Para bien o para mal, el niño sobrevive en el adulto o dicho de otra manera, el adulto recibe en afectos y desafectos lo que el niño que fue hubiera recibido. La infancia marca nuestro mañana y muchas veces, nos enraíla más para el mal que para el bien. Es otra razón de las muchas que podrían mencionarse, para ocuparnos en vez de preocuparnos sólo, del mundo de los niños y hacerlo con mayor conciencia y eficiencia. En resumen, todos seguimos envueltos de alguna manera, en los pañales de nuestra niñez.

El suceso conmovedor de Jokin, ese niño que se suicidó a los catorce años, compelido seguramente por la violencia y las intimidaciones de unos compañeros de clase, revela lo que ya sabíamos sin que le pusiéramos remedio: que el temor y la inseguridad pueden conducir a un niño a adoptar decisiones irrevocables.

Y sabíamos también, pese a que preferiríamos ignorarlo, que el ambiente, el medio social o asocial que respira un niño, influye de modo más o menos detectable en resoluciones tan tremendas que cuando se conocen por los demás hacen hablar a las piedras y dejan en cualquier persona sensible una pena honda aunque demasiado transitoria, cuando si todos cumpliéramos con mayor ahínco los propios deberes, ese tristísimo suceso se podría haber evitado.

No venga nadie consolándose o consolándonos con la terrible estadística de los suicidios infantiles, recordando con aires de entendido que hay muchos casos parecidos, porque eso no sería jamás un consuelo digno, sino la amarga multiplicación de un mal que no se puede ocultar.

Cabe que en éste y en otros casos haya responsables con nombre y apellidos y admitimos que lo primero que se nos suele ocurrir es buscar a los culpables, que quizá sean esos condiscípulos de Jokin, posibles predelincuentes que hoy no pueden ser penados legalmente pero que tienen culpa y sería poco congruente suponer siquiera que ningún castigo merezcan.

Pero no es sólo esa responsabilidad, sino la que va desde los padres a los profesores y, en la misma medida, a esa indefinible masa que forma la sociedad que hacemos, permisiva y bastante inútil para lo bueno y hábil para sumergir todo lo que acaezca de ese jaez, en un mar de indiferencia que acaba sobreponiéndose a cualquier inquietud y encubriendo la responsabilidad que tenemos.

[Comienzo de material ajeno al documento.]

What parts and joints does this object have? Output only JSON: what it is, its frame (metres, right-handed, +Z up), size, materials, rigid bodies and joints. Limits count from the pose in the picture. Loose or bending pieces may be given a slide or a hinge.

Parece que como leí el otro día, la sociedad, empezando por los padres, de todo le echa la culpa a los Poderes Públicos; ahora porque los niños son más obesos. ¿Debería el Gobierno tomar cartas en el asunto y liberar a los padres de la responsabilidad de que sus hijos engorden?

Podría haberse evitado ese caso u otros casos, pero sólo se evitará alguno si el desgarrador evento de Fuenterrabía sirve simplemente para poner "guardas escolares"; antes se remediaría el paro por este camino que se acabaría con esa predelincuencia. Serían soluciones sintomáticas que algo paliarían sin atacar las causas. La sociedad abdica de casi cualquier responsabilidad colectiva y lo más probable es que pasada la emoción no haya más conmoción hasta el caso siguiente. Estamos enseñando a los niños a buscar sus propias salidas porque la sociedad no las tiene para esas cosas y claro, muchos niños no las pueden encontrar.

Es eso lo que estamos enseñando a los niños: un mundo de desafecciones y si no son tan sensibles como Jokin, puede que acaben convenciéndose de que no disponen de nada tan accesible como una pandilla de criminalitos en potencia, cuando no en acto, para sentirse amparados.

Las familias que fueron "el fundamento de la sociedad" también parecen desalentadas con la ayuda de tanto programa miserable de las televisiones que no enseñan por donde deban ir aquellos niños, pero les da pistas abundantísimas acerca de la insolidaridad con quienes no sean compinches, el machotismo sin género, la violencia y en fin las cien maneras de llegar a ser unas malas personas generalmente, sin vía de regreso. Esos programas miserables repito, son encima la mar de didácticos; hacen negocio a costa de los valores que dan sentido a la existencia humana y los destruyen sin escrúpulos.

Por supuesto, para enseñar esas cosas no hace falta ni religión ni nada que huela a trascendente. Basta una desiderata de materialismo y confiar luego en los instintos de cada cual. Tales enseñantes, maestros de miserias actuales y de canalladas mañana, tienen asegurado el éxito. Dios nos libre aunque esa gente no quiere que se libre de ellos ni Dios; lo prefieren ausente.